UNITED NATIONS (AFP) – The world is failing to stop the alarming loss of the Earth's species and habitat, a UN summit was warned Wednesday amid multinational bickering over who pays for the rescue.

"Too many people still fail to grasp the implications of this destruction," UN Secretary General Ban Ki-moon warned as he called for greater international action to protect plants and animals. "I urge all leaders present today to commit to reducing biodiversity loss."

Recent reports have warned that species are disappearing at up to 1,000 times the natural rate of disappearance because of human activity and now climate change.

UN states have missed an agreed 2010 deadline to achieve "a significant reduction" in the rate of wildlife loss, the UN chief said. "We have all heard of the web of life.
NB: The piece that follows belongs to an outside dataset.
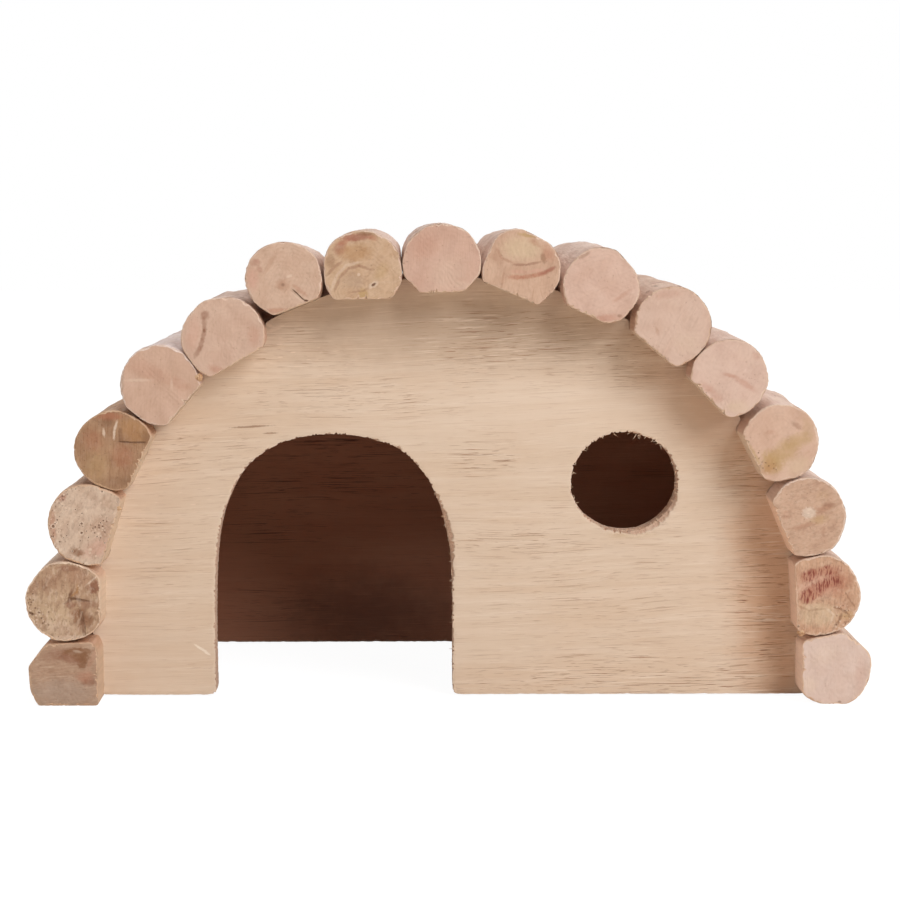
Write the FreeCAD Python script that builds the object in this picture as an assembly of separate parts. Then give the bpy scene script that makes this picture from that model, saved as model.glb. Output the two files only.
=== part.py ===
# Wooden hamster house: two plywood panels under an arch of debarked branch logs.
#
# X runs to the right, Y from the front to the back, Z up, in millimetres. The origin is on the
# floor, in the middle of the house's width and depth. There is no floor board: the panels and
# the two foot logs stand on the floor themselves.
import FreeCAD, Part
import math
import os

# Panels, the front and the rear one cut to the same round-shouldered outline
panel_width = 168.4       # across the two upright legs
panel_thickness = 9.0
leg_height = 18.2         # upright stretch of the edge, under each round shoulder
crown_flat = 6.4          # straight stretch on top, between the two shoulders

# Doorway in the front panel: upright jambs under a half circle, open at the floor
door_inset = 27.0         # wood left between the panel's left edge and the doorway
door_width = 58.2
door_height = 64.0
door_corner = 2.0         # sanded corner at the foot of each jamb

# Round window, in the middle of the wood on the right of the doorway
window_diameter = 25.8
window_drop = 0.0         # from the doorway's top down to the window's top

# Logs, each flattened lengthways where it sits on the panels. Their usual diameter, 18.8 here,
# is the one with which they just fill the arch from the left foot to the right one.
log_length = 120.0
eaves = 12.8              # the logs' overhang in front of the front panel and behind the rear one
seat_depth = 2.6          # the usual depth of the flat a log sits on
foot_depth = 0.6          # depth of the flat under the two foot logs
log_gap = 0.16            # between neighbouring logs
end_ease = 0.5            # sanded edge round each sawn end

# Branches differ: what is added to the usual diameter and seat depth, from the left foot on
branch_differences = (
    (-2.2, -1.6), (-0.2, -1.0), (0.0, 1.0), (-0.4, -0.4), (-0.2, -0.6), (0.4, 1.4),
    (-1.0, -1.9), (-0.2, 0.4), (0.4, 1.0), (-0.2, 1.2), (0.4, 0.4), (0.2, -0.2),
    (0.0, 0.0), (0.0, -0.2), (0.6, 1.6), (0.0, 1.4), (-0.8, -0.8),
)

# Headless steel pins, driven through every log into the edge of each panel
pin_diameter = 1.2
pin_length = 25.0
pin_sink = 0.5            # how far a pin is punched below the log's surface

# Worked out from the sizes above
half_width = panel_width / 2
shoulder_radius = half_width - crown_flat / 2
shoulder_x = crown_flat / 2
panel_height = leg_height + shoulder_radius
panel_y = log_length / 2 - eaves - panel_thickness / 2    # from the middle to a panel's middle
door_left = -half_width + door_inset
door_right = door_left + door_width
door_radius = door_width / 2
jamb_height = door_height - door_radius
window_x = (door_right + half_width) / 2
window_z = door_height - window_drop - window_diameter / 2
shoulder_run = math.pi / 2 * shoulder_radius              # length of a panel's edge over a shoulder
arch_run = 2 * leg_height + 2 * shoulder_run + crown_flat
log_share = arch_run / len(branch_differences)            # of the panel's edge, per log
cut_margin = 1.0          # how far a cutting shape runs past what it cuts
solve_step = 1e-9         # a solved length is exact to this

X_AXIS = FreeCAD.Vector(1, 0, 0)
Y_AXIS = FreeCAD.Vector(0, 1, 0)
Z_AXIS = FreeCAD.Vector(0, 0, 1)


def at(x, z, y=0):
    return FreeCAD.Vector(x, y, z)


def line(start, end):
    return Part.makeLine(start, end)


def arc(start, through, end):
    return Part.Arc(start, through, end).toShape()


def around(centre, radius, degrees):
    """Point on a circle in the XZ plane, with degrees counted from +X towards +Z."""
    angle = math.radians(degrees)
    return centre + at(radius * math.cos(angle), radius * math.sin(angle))


def first_past(low, high, is_past):
    """The length between low and high from which on is_past holds."""
    while high - low > solve_step:
        middle = (low + high) / 2
        if is_past(middle):
            high = middle
        else:
            low = middle
    return high


class Branch:
    """One log: its radius, its seat, and where it lies once it is placed on the arch."""

    def __init__(self, usual_diameter, more_diameter, more_depth):
        self.radius = (usual_diameter + more_diameter) / 2
        self.seat = self.radius - seat_depth - more_depth     # from its axis to its seat flat
        self.foot = self.radius - foot_depth                  # from its axis to its foot flat

    def place(self, run):
        self.axis, self.outward = arch_place(run, self.seat)


def arch_place(run, rise):
    """Point rise outside the panel's edge, and the way out of the panel there.

    The run is the length of edge up the left leg, over the shoulders and down the right leg.
    """
    if run < leg_height:
        return at(-half_width - rise, run), -X_AXIS
    run -= leg_height
    if run < shoulder_run:
        outward = around(at(0, 0), 1, 180 - math.degrees(run / shoulder_radius))
        return at(-shoulder_x, leg_height) + outward * (shoulder_radius + rise), outward
    run -= shoulder_run
    if run < crown_flat:
        return at(run - shoulder_x, panel_height + rise), Z_AXIS
    run -= crown_flat
    if run < shoulder_run:
        outward = around(at(0, 0), 1, 90 - math.degrees(run / shoulder_radius))
        return at(shoulder_x, leg_height) + outward * (shoulder_radius + rise), outward
    run -= shoulder_run
    return at(half_width + rise, leg_height - run), X_AXIS


def log_runs(branches):
    """Runs of the logs, laid log_gap apart from the left foot on."""
    runs = [branches[0].foot]
    for last, branch in zip(branches, branches[1:]):
        last_axis = arch_place(runs[-1], last.seat)[0]
        spacing = last.radius + branch.radius + log_gap

        def is_clear(run):
            return arch_place(run, branch.seat)[0].distanceToPoint(last_axis) > spacing

        runs.append(first_past(runs[-1], runs[-1] + 2 * spacing, is_clear))
    return runs


def cut_branches(usual_diameter):
    return [Branch(usual_diameter, *difference) for difference in branch_differences]


def is_overfull(usual_diameter):
    """True if the last log would end up lower than its place as the right foot."""
    branches = cut_branches(usual_diameter)
    return log_runs(branches)[-1] > arch_run - branches[-1].foot


def lay_logs():
    """Logs of the size that just fills the arch, each in its place."""
    branches = cut_branches(first_past(log_share / 2, log_share * 2, is_overfull))
    for branch, run in zip(branches, log_runs(branches)):
        branch.place(run)
    return branches


def make_pin(branch, y, recess=0):
    """Pin through a log into a panel's edge; a recess carries its hole on out of the log."""
    top = branch.axis + branch.outward * (branch.radius - pin_sink + recess) + Y_AXIS * y
    return Part.makeCylinder(pin_diameter / 2, pin_length + recess, top, -branch.outward)


def make_pin_hole(branch, y):
    return make_pin(branch, y, pin_sink + cut_margin)


def make_log(branch):
    """Branch with its seat flat along one side, its ends eased and its pin holes drilled."""
    half_seat = math.sqrt(branch.radius ** 2 - branch.seat ** 2)
    left = at(-half_seat, -branch.seat)
    right = at(half_seat, -branch.seat)
    section = Part.Wire([arc(left, at(0, branch.radius), right), line(right, left)])
    log = Part.Face(section).extrude(Y_AXIS * log_length)
    ends = [edge for edge in log.Edges if edge.BoundBox.YLength < end_ease]
    log = log.makeChamfer(end_ease, ends)
    turn = math.degrees(math.atan2(branch.outward.x, branch.outward.z))
    log.rotate(at(0, 0), Y_AXIS, turn)
    log.translate(branch.axis - Y_AXIS * (log_length / 2))
    for y in (-panel_y, panel_y):
        log = log.cut(make_pin_hole(branch, y))
    return log


def make_foot_log(branch):
    """A log flattened underneath as well, where it stands on the floor."""
    size = 2 * branch.radius
    below = branch.axis - at(branch.radius, branch.foot + size, log_length / 2 + cut_margin)
    return make_log(branch).cut(Part.makeBox(size, log_length + 2 * cut_margin, size, below))


def arch_edges():
    """The panel's edge from the left foot over the arch to the right foot."""
    left_centre = at(-shoulder_x, leg_height)
    right_centre = at(shoulder_x, leg_height)
    left_spring = around(left_centre, shoulder_radius, 180)
    left_crown = around(left_centre, shoulder_radius, 90)
    right_crown = around(right_centre, shoulder_radius, 90)
    right_spring = around(right_centre, shoulder_radius, 0)
    return [
        line(at(-half_width, 0), left_spring),
        arc(left_spring, around(left_centre, shoulder_radius, 135), left_crown),
        line(left_crown, right_crown),
        arc(right_crown, around(right_centre, shoulder_radius, 45), right_spring),
        line(right_spring, at(half_width, 0)),
    ]


def doorway_edges():
    """The bottom edge from the right foot to the left one, up and over the doorway."""
    head = at(door_left + door_radius, jamb_height)
    right_corner = at(door_right + door_corner, door_corner)
    left_corner = at(door_left - door_corner, door_corner)
    right_toe = around(right_corner, door_corner, 270)
    right_jamb = around(right_corner, door_corner, 180)
    left_jamb = around(left_corner, door_corner, 0)
    left_toe = around(left_corner, door_corner, 270)
    return [
        line(at(half_width, 0), right_toe),
        arc(right_toe, around(right_corner, door_corner, 225), right_jamb),
        line(right_jamb, at(door_right, jamb_height)),
        arc(at(door_right, jamb_height), around(head, door_radius, 90), at(door_left, jamb_height)),
        line(at(door_left, jamb_height), left_jamb),
        arc(left_jamb, around(left_corner, door_corner, 315), left_toe),
        line(left_toe, at(-half_width, 0)),
    ]


def make_panel(bottom_edges, y, branches):
    """Panel of the arch outline over the given bottom edges, with its pin holes drilled."""
    front_face = Y_AXIS * (y - panel_thickness / 2)
    panel = Part.Face(Part.Wire(arch_edges() + bottom_edges))
    panel = panel.extrude(Y_AXIS * panel_thickness)
    panel.translate(front_face)
    return panel.cut(Part.makeCompound([make_pin_hole(branch, y) for branch in branches]))


def make_front_panel(branches):
    window_start = at(window_x, window_z, -panel_y - panel_thickness / 2 - cut_margin)
    window = Part.makeCylinder(
        window_diameter / 2, panel_thickness + 2 * cut_margin, window_start, Y_AXIS)
    return make_panel(doorway_edges(), -panel_y, branches).cut(window)


def make_rear_panel(branches):
    return make_panel([line(at(half_width, 0), at(-half_width, 0))], panel_y, branches)


def make_pins(branches, y):
    return Part.makeCompound([make_pin(branch, y) for branch in branches])


def make_house():
    """All nodes by name."""
    branches = lay_logs()
    house = {
        "front_panel": make_front_panel(branches),
        "rear_panel": make_rear_panel(branches),
        "front_pins": make_pins(branches, -panel_y),
        "rear_pins": make_pins(branches, panel_y),
    }
    for number, branch in enumerate(branches, 1):
        is_foot = branch in (branches[0], branches[-1])
        make = make_foot_log if is_foot else make_log
        house[f"roof_log_{number:02d}"] = make(branch)

    # The widest logs on the two sides stand out by different amounts: centre the whole
    left_reach = max(branch.radius - branch.axis.x for branch in branches)
    right_reach = max(branch.radius + branch.axis.x for branch in branches)
    for shape in house.values():
        shape.translate(X_AXIS * ((left_reach - right_reach) / 2))
    return house


def write_steps(house):
    os.makedirs("parts", exist_ok=True)
    for node, shape in house.items():
        shape.exportStep(f"parts/{node}.step")
        print(node, len(shape.Solids), "solids", round(shape.Volume), "mm3")


write_steps(make_house())
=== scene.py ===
import math

import bmesh
import bpy
import numpy as np
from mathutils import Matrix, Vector, geometry


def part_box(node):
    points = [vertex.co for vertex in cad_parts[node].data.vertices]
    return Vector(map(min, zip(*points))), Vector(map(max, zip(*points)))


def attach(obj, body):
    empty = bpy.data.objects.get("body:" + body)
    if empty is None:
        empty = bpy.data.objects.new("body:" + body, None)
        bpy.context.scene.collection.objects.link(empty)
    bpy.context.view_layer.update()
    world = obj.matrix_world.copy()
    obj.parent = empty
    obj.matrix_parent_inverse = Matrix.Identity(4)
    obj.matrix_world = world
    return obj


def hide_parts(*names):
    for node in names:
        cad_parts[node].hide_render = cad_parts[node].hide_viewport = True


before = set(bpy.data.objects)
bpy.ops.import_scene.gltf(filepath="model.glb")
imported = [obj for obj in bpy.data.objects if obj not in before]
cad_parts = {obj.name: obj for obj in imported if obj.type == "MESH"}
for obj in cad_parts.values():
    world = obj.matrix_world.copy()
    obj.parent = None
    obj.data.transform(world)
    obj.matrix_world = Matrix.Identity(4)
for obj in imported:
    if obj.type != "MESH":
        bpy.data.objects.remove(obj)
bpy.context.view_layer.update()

mm = 0.001
pi = math.pi
work = {}     # holds the node tree that is being built


def paint(red, green, blue):
    # a colour as a user picks it, 0 to 255 a channel, turned into scene values
    linear = []
    for part in (red, green, blue):
        share = part / 255
        linear.append(share / 12.92 if share <= 0.04045 else ((share + 0.055) / 1.055) ** 2.4)
    return (*linear, 1.0)


def plug(socket, value):
    if isinstance(value, bpy.types.NodeSocket):
        work["tree"].links.new(value, socket)
    else:
        socket.default_value = value


def put(kind, inputs=None, **settings):
    # a node with its settings and its inputs, each a plain value or another node's output
    node = work["tree"].nodes.new("ShaderNode" + kind)
    for name, value in settings.items():
        setattr(node, name, value)
    for name, value in (inputs or {}).items():
        plug(node.inputs[name], value)
    return node


def calc(operation, *values):
    node = put("Math", operation=operation)
    for socket, value in zip(node.inputs, values):
        plug(socket, value)
    return node.outputs[0]


def plus(first, second):
    return calc("ADD", first, second)


def minus(first, second):
    return calc("SUBTRACT", first, second)


def times(first, second):
    return calc("MULTIPLY", first, second)


def over(first, second):
    return calc("DIVIDE", first, second)


def sloped(value, slope, start):
    return calc("MULTIPLY_ADD", value, slope, start)


def vecCalc(operation, *values, scale=None):
    node = put("VectorMath", operation=operation)
    for socket, value in zip(node.inputs, values):
        plug(socket, value)
    if scale is not None:
        plug(node.inputs["Scale"], scale)
    return node.outputs["Value" if operation in ("LENGTH", "DOT_PRODUCT") else "Vector"]


def axesOf(place):
    return put("SeparateXYZ", {"Vector": place}).outputs


def spotAt(x, y, z):
    return put("CombineXYZ", {"X": x, "Y": y, "Z": z}).outputs[0]


def rotated(place, angle):
    # a place turned about Y
    return put("VectorRotate", {"Vector": place, "Angle": angle}, rotation_type="Y_AXIS").outputs[0]


def noiseAt(place, detail, roughness=0.5):
    return put("TexNoise", {"Vector": place, "Scale": 1, "Detail": detail,
                            "Roughness": roughness}).outputs[0]


def blend(share, under, over):
    return put("Mix", {0: share, 6: under, 7: over}, data_type="RGBA").outputs[2]


def ramp(value, low, high):
    # 0 at low, 1 at high, smooth between
    return put("MapRange", {"Value": value, "From Min": low, "From Max": high},
               interpolation_type="SMOOTHSTEP").outputs["Result"]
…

The way we live threatens to trap us in a web of death," he commented.

The international community is locked in a battle however on how to set up a panel to assess Earth's biodiversity.

The mooted organisation, the Intergovernmental Science Policy Platform on Biodiversity and Ecosystem Services (IPBES), would list Earth's species at global and regional level, and spell out the value of them.

But diplomatic sources said the establishment of the group could be delayed, with developing countries holding out for a system that would give poor countries payments for the use of genetic "patrimony" -- unique species of plants or animals that, for instance, are found to have a commercial or medical use.

This would increase income for poor economies and also be an encouragement to nurture forests, wetlands and other vital habitats, they argue.

The Group of 77 developing countries, joined by China, reinforced the need for "fair and equitable sharing of benefits from the use of the biodiversity," in their presentation to the UN summit.

Ban said that a meeting on the 193-nation Convention on Biological Diversity in Nagoya, Japan next month will discuss the question of how to pay for the "equitable sharing" of the benefits from natural resources.

But many experts and ministers have said that the world cannot afford to delay setting up the new panel.

Jose-Manuel Barroso, the European Commission president, highlighted the stakes at the UN summit.

"We will not be able to mitigate climate change or adapt to its impacts, or prevent desertification and land degradation, if we don't protect our ecosystems and biodiversity," Barroso said.

He said it was crucial for the Nagoya meeting next month to adopt a strategic plan that would force all countries "to raise their game; to tackle the key drivers of biodiversity loss; to prevent ecological tipping points from being reached."

He said any accord with developing nations "should ensure transparency, legal certainty and predictability for those seeking access to genetic resources, as well as the fair and equitable sharing of the benefits derived from them."

"We need a deal in Nagoya," said Brazil's Environment Minister Izabella Teixeira. She called on the UN summit to "raise the profile of biodiversity and galvanize the political will and engagement of all countries."